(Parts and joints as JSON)

══════

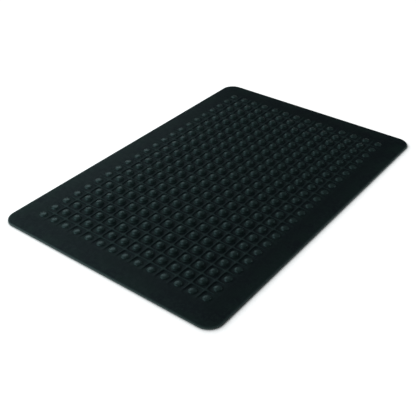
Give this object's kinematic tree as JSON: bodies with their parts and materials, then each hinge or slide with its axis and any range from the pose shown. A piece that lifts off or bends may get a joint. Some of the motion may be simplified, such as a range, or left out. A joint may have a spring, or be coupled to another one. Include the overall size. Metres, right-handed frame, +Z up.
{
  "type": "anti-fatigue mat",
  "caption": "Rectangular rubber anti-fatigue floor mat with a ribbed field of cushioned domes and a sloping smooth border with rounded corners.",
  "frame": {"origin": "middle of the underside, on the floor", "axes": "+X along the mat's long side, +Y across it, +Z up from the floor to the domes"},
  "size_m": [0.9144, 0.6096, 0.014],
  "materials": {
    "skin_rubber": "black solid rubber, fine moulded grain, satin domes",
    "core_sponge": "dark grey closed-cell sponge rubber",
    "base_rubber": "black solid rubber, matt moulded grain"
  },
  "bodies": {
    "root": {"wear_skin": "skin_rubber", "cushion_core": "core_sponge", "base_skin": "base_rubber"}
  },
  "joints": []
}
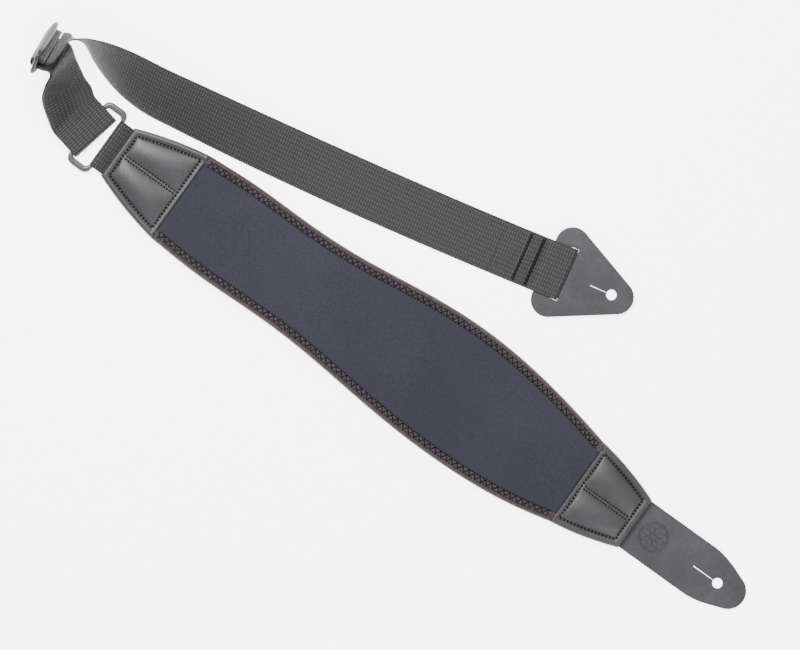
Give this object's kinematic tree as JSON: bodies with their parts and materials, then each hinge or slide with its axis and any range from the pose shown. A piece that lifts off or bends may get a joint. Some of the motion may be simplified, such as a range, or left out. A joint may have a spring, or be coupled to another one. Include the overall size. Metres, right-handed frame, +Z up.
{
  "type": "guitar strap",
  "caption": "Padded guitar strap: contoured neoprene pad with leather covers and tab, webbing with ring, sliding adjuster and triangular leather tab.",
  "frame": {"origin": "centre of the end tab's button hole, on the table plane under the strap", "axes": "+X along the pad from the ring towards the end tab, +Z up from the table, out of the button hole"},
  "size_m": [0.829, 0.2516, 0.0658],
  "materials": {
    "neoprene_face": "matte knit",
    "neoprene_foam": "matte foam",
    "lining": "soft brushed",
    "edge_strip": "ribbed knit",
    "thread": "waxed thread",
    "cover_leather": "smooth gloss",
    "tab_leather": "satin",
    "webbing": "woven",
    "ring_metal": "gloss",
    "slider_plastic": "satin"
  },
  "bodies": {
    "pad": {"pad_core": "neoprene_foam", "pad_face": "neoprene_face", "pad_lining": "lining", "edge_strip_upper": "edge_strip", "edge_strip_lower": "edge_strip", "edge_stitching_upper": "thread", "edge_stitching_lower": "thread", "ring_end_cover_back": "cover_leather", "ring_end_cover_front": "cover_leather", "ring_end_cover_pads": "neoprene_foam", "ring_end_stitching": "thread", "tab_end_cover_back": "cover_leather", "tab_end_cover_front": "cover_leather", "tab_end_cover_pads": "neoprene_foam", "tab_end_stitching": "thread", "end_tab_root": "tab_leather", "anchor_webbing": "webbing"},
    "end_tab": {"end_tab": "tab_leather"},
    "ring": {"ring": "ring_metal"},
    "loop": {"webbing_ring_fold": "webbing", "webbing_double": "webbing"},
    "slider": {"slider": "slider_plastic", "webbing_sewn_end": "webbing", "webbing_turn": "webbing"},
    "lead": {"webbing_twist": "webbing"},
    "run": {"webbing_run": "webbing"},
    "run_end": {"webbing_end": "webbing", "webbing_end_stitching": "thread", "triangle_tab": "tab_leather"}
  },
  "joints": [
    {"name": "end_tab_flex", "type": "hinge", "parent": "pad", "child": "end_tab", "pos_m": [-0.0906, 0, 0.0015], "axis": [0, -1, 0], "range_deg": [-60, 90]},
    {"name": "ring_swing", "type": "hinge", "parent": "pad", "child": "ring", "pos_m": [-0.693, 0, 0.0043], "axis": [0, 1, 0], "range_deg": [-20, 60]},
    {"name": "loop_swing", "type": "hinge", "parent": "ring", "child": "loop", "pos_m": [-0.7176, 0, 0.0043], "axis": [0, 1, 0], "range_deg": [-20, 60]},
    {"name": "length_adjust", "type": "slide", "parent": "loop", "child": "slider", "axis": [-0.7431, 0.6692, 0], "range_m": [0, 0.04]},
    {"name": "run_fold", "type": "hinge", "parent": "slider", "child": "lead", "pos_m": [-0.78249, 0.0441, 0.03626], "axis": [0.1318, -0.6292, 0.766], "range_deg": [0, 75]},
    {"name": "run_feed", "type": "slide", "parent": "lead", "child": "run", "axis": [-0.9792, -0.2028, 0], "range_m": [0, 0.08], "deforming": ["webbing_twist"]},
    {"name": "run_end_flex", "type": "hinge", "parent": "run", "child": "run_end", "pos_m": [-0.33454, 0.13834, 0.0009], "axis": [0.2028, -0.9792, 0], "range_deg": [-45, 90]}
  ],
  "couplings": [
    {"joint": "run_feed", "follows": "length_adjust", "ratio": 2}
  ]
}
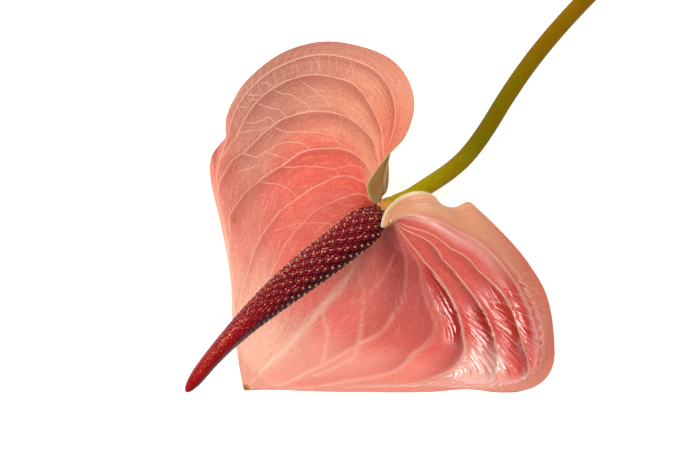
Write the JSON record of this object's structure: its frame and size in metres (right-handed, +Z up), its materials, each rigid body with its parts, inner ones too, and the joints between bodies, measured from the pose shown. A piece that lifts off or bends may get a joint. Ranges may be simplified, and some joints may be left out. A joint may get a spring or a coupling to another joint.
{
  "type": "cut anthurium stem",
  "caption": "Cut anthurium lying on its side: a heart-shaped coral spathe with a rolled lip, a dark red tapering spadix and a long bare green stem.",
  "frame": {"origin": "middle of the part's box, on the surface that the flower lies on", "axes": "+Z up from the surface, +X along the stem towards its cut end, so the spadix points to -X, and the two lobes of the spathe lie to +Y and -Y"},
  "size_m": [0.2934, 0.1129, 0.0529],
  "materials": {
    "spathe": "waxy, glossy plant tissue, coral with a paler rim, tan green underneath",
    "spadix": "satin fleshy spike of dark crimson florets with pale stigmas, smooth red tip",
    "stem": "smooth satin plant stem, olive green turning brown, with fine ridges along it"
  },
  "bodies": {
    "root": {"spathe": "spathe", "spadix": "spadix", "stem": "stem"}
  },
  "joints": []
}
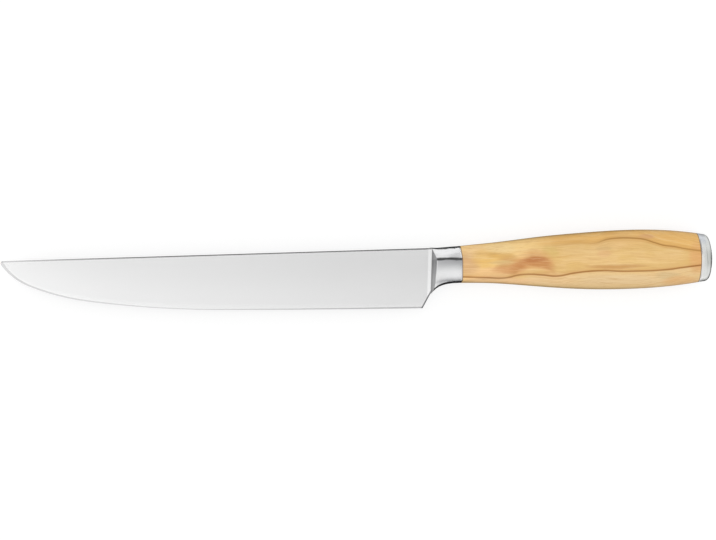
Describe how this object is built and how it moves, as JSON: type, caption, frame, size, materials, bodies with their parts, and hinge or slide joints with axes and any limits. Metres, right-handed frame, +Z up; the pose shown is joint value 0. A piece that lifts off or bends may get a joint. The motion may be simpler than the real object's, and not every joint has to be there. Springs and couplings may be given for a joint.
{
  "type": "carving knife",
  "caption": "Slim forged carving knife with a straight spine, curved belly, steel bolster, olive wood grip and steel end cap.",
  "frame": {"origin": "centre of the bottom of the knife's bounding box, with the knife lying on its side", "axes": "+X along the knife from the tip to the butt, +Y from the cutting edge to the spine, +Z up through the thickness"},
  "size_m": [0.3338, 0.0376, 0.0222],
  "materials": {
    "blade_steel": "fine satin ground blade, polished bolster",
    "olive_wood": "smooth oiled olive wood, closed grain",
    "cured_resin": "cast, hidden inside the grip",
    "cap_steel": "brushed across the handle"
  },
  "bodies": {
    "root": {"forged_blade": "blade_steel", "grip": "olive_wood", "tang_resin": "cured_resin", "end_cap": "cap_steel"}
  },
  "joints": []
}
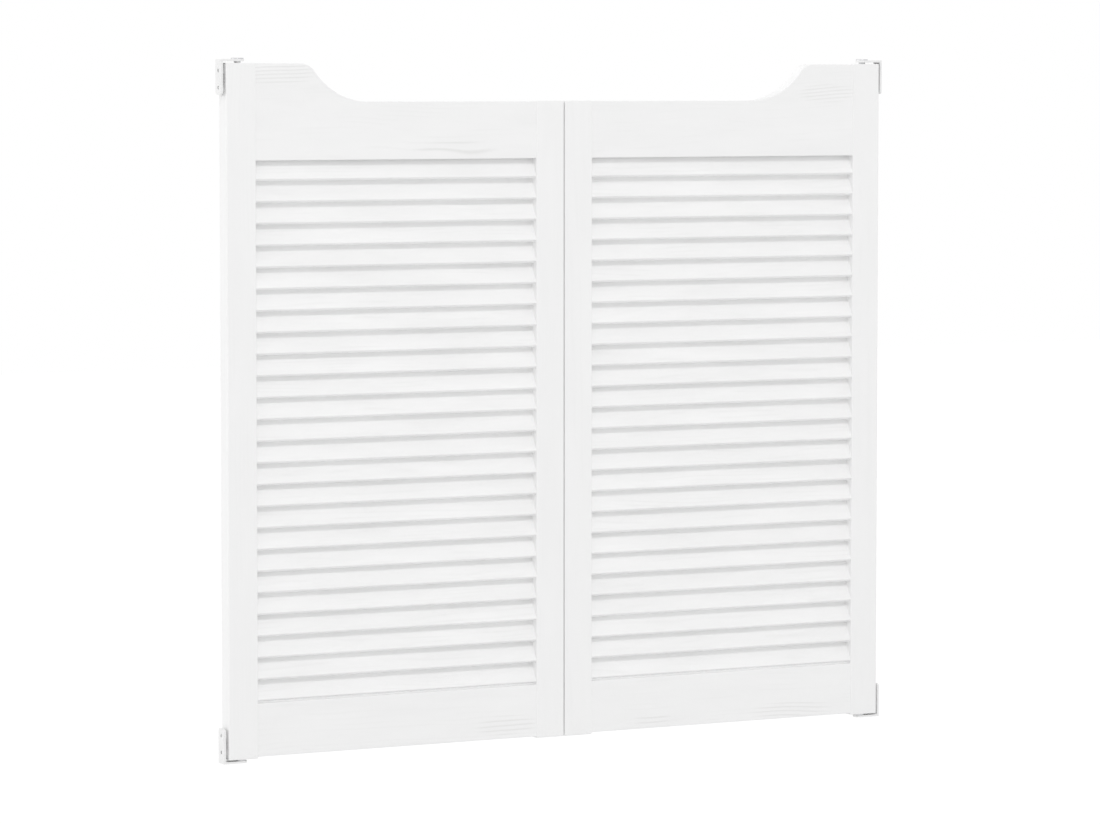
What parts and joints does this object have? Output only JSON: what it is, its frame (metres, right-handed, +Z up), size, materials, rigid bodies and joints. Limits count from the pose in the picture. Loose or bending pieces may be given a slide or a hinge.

══════

§ **Problem statement**:
Each entry above is to be set down again in exactly the same words.

§ **Reply to the task**:
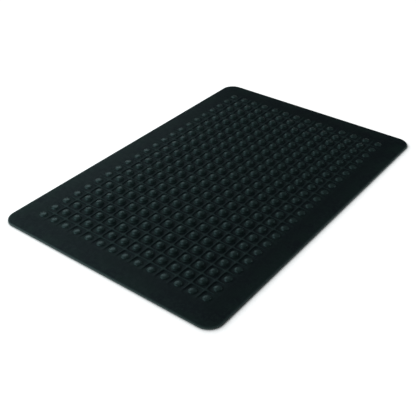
Give this object's kinematic tree as JSON: bodies with their parts and materials, then each hinge or slide with its axis and any range from the pose shown. A piece that lifts off or bends may get a joint. Some of the motion may be simplified, such as a range, or left out. A joint may have a spring, or be coupled to another one. Include the overall size. Metres, right-handed frame, +Z up.
{
  "type": "anti-fatigue mat",
  "caption": "Rectangular rubber anti-fatigue floor mat with a ribbed field of cushioned domes and a sloping smooth border with rounded corners.",
  "frame": {"origin": "middle of the underside, on the floor", "axes": "+X along the mat's long side, +Y across it, +Z up from the floor to the domes"},
  "size_m": [0.9144, 0.6096, 0.014],
  "materials": {
    "skin_rubber": "black solid rubber, fine moulded grain, satin domes",
    "core_sponge": "dark grey closed-cell sponge rubber",
    "base_rubber": "black solid rubber, matt moulded grain"
  },
  "bodies": {
    "root": {"wear_skin": "skin_rubber", "cushion_core": "core_sponge", "base_skin": "base_rubber"}
  },
  "joints": []
}
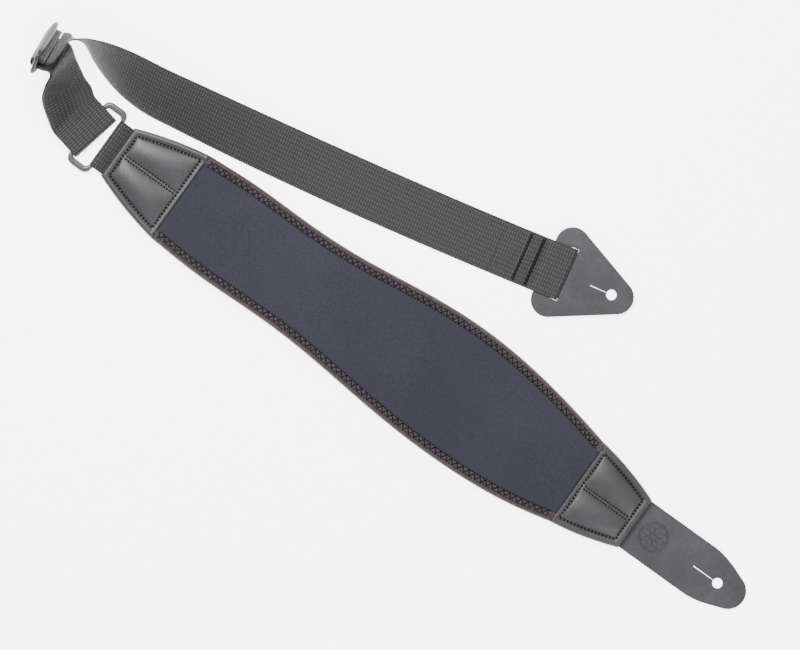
Give this object's kinematic tree as JSON: bodies with their parts and materials, then each hinge or slide with its axis and any range from the pose shown. A piece that lifts off or bends may get a joint. Some of the motion may be simplified, such as a range, or left out. A joint may have a spring, or be coupled to another one. Include the overall size. Metres, right-handed frame, +Z up.
{
  "type": "guitar strap",
  "caption": "Padded guitar strap: contoured neoprene pad with leather covers and tab, webbing with ring, sliding adjuster and triangular leather tab.",
  "frame": {"origin": "centre of the end tab's button hole, on the table plane under the strap", "axes": "+X along the pad from the ring towards the end tab, +Z up from the table, out of the button hole"},
  "size_m": [0.829, 0.2516, 0.0658],
  "materials": {
    "neoprene_face": "matte knit",
    "neoprene_foam": "matte foam",
    "lining": "soft brushed",
    "edge_strip": "ribbed knit",
    "thread": "waxed thread",
    "cover_leather": "smooth gloss",
    "tab_leather": "satin",
    "webbing": "woven",
    "ring_metal": "gloss",
    "slider_plastic": "satin"
  },
  "bodies": {
    "pad": {"pad_core": "neoprene_foam", "pad_face": "neoprene_face", "pad_lining": "lining", "edge_strip_upper": "edge_strip", "edge_strip_lower": "edge_strip", "edge_stitching_upper": "thread", "edge_stitching_lower": "thread", "ring_end_cover_back": "cover_leather", "ring_end_cover_front": "cover_leather", "ring_end_cover_pads": "neoprene_foam", "ring_end_stitching": "thread", "tab_end_cover_back": "cover_leather", "tab_end_cover_front": "cover_leather", "tab_end_cover_pads": "neoprene_foam", "tab_end_stitching": "thread", "end_tab_root": "tab_leather", "anchor_webbing": "webbing"},
    "end_tab": {"end_tab": "tab_leather"},
    "ring": {"ring": "ring_metal"},
    "loop": {"webbing_ring_fold": "webbing", "webbing_double": "webbing"},
    "slider": {"slider": "slider_plastic", "webbing_sewn_end": "webbing", "webbing_turn": "webbing"},
    "lead": {"webbing_twist": "webbing"},
    "run": {"webbing_run": "webbing"},
    "run_end": {"webbing_end": "webbing", "webbing_end_stitching": "thread", "triangle_tab": "tab_leather"}
  },
  "joints": [
    {"name": "end_tab_flex", "type": "hinge", "parent": "pad", "child": "end_tab", "pos_m": [-0.0906, 0, 0.0015], "axis": [0, -1, 0], "range_deg": [-60, 90]},
    {"name": "ring_swing", "type": "hinge", "parent": "pad", "child": "ring", "pos_m": [-0.693, 0, 0.0043], "axis": [0, 1, 0], "range_deg": [-20, 60]},
    {"name": "loop_swing", "type": "hinge", "parent": "ring", "child": "loop", "pos_m": [-0.7176, 0, 0.0043], "axis": [0, 1, 0], "range_deg": [-20, 60]},
    {"name": "length_adjust", "type": "slide", "parent": "loop", "child": "slider", "axis": [-0.7431, 0.6692, 0], "range_m": [0, 0.04]},
    {"name": "run_fold", "type": "hinge", "parent": "slider", "child": "lead", "pos_m": [-0.78249, 0.0441, 0.03626], "axis": [0.1318, -0.6292, 0.766], "range_deg": [0, 75]},
    {"name": "run_feed", "type": "slide", "parent": "lead", "child": "run", "axis": [-0.9792, -0.2028, 0], "range_m": [0, 0.08], "deforming": ["webbing_twist"]},
    {"name": "run_end_flex", "type": "hinge", "parent": "run", "child": "run_end", "pos_m": [-0.33454, 0.13834, 0.0009], "axis": [0.2028, -0.9792, 0], "range_deg": [-45, 90]}
  ],
  "couplings": [
    {"joint": "run_feed", "follows": "length_adjust", "ratio": 2}
  ]
}
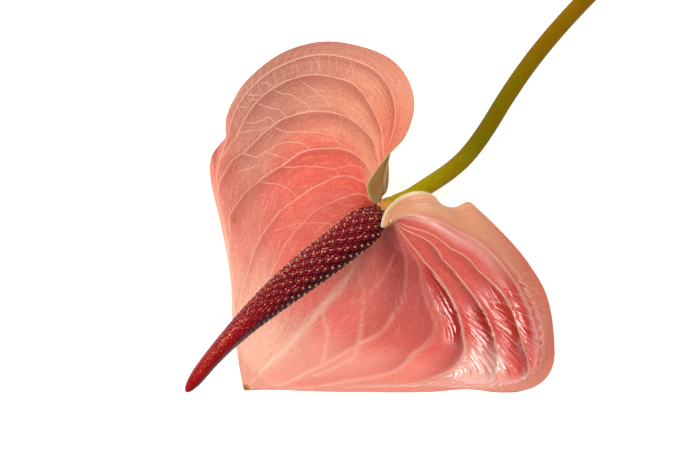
Write the JSON record of this object's structure: its frame and size in metres (right-handed, +Z up), its materials, each rigid body with its parts, inner ones too, and the joints between bodies, measured from the pose shown. A piece that lifts off or bends may get a joint. Ranges may be simplified, and some joints may be left out. A joint may get a spring or a coupling to another joint.
{
  "type": "cut anthurium stem",
  "caption": "Cut anthurium lying on its side: a heart-shaped coral spathe with a rolled lip, a dark red tapering spadix and a long bare green stem.",
  "frame": {"origin": "middle of the part's box, on the surface that the flower lies on", "axes": "+Z up from the surface, +X along the stem towards its cut end, so the spadix points to -X, and the two lobes of the spathe lie to +Y and -Y"},
  "size_m": [0.2934, 0.1129, 0.0529],
  "materials": {
    "spathe": "waxy, glossy plant tissue, coral with a paler rim, tan green underneath",
    "spadix": "satin fleshy spike of dark crimson florets with pale stigmas, smooth red tip",
    "stem": "smooth satin plant stem, olive green turning brown, with fine ridges along it"
  },
  "bodies": {
    "root": {"spathe": "spathe", "spadix": "spadix", "stem": "stem"}
  },
  "joints": []
}
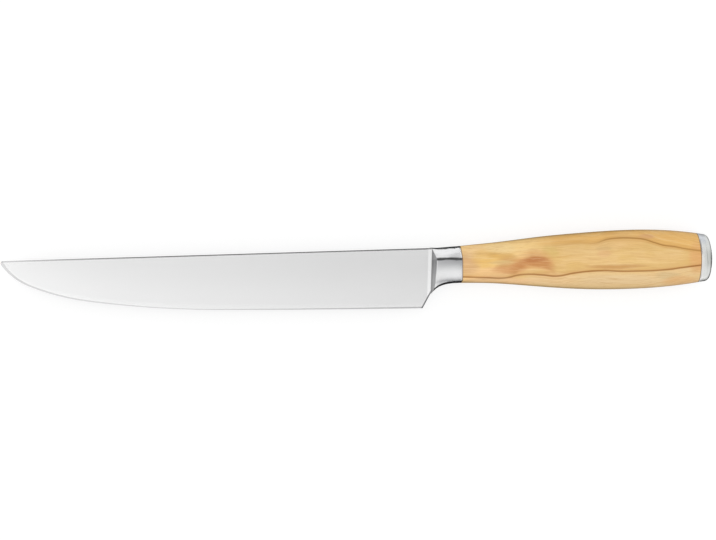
Describe how this object is built and how it moves, as JSON: type, caption, frame, size, materials, bodies with their parts, and hinge or slide joints with axes and any limits. Metres, right-handed frame, +Z up; the pose shown is joint value 0. A piece that lifts off or bends may get a joint. The motion may be simpler than the real object's, and not every joint has to be there. Springs and couplings may be given for a joint.
{
  "type": "carving knife",
  "caption": "Slim forged carving knife with a straight spine, curved belly, steel bolster, olive wood grip and steel end cap.",
  "frame": {"origin": "centre of the bottom of the knife's bounding box, with the knife lying on its side", "axes": "+X along the knife from the tip to the butt, +Y from the cutting edge to the spine, +Z up through the thickness"},
  "size_m": [0.3338, 0.0376, 0.0222],
  "materials": {
    "blade_steel": "fine satin ground blade, polished bolster",
    "olive_wood": "smooth oiled olive wood, closed grain",
    "cured_resin": "cast, hidden inside the grip",
    "cap_steel": "brushed across the handle"
  },
  "bodies": {
    "root": {"forged_blade": "blade_steel", "grip": "olive_wood", "tang_resin": "cured_resin", "end_cap": "cap_steel"}
  },
  "joints": []
}
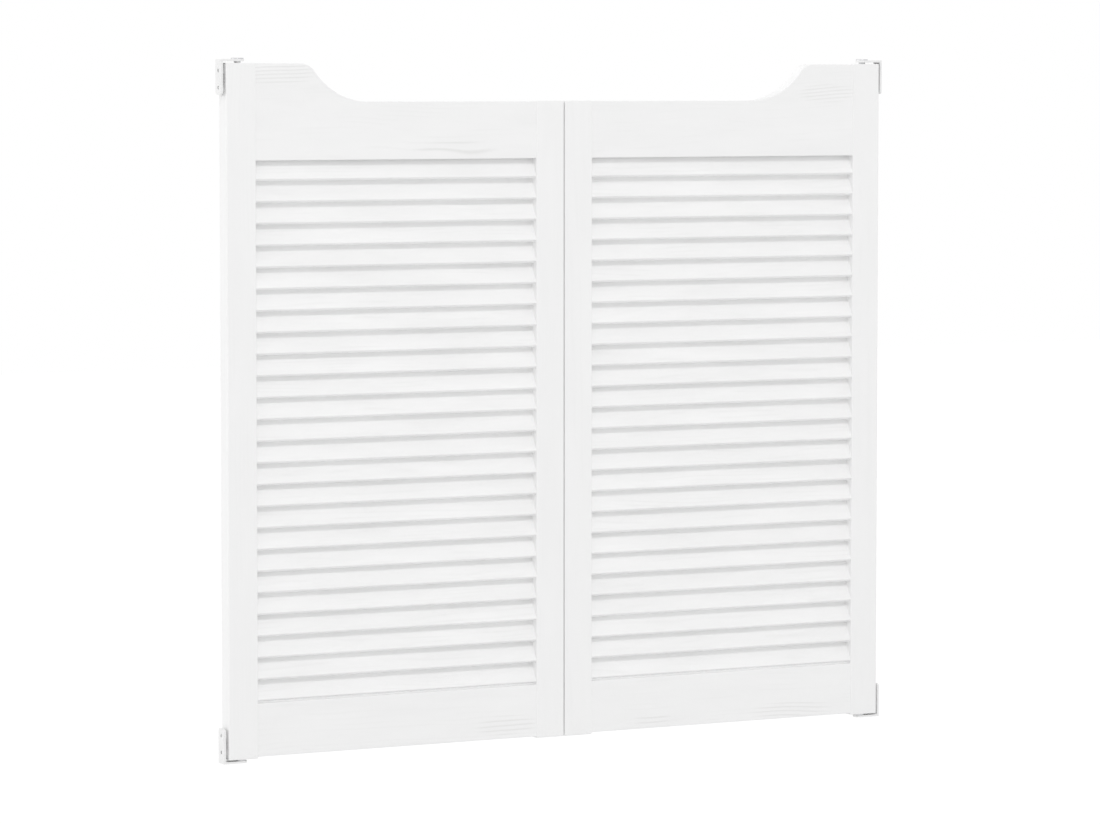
What parts and joints does this object have? Output only JSON: what it is, its frame (metres, right-handed, +Z up), size, materials, rigid bodies and joints. Limits count from the pose in the picture. Loose or bending pieces may be given a slide or a hinge.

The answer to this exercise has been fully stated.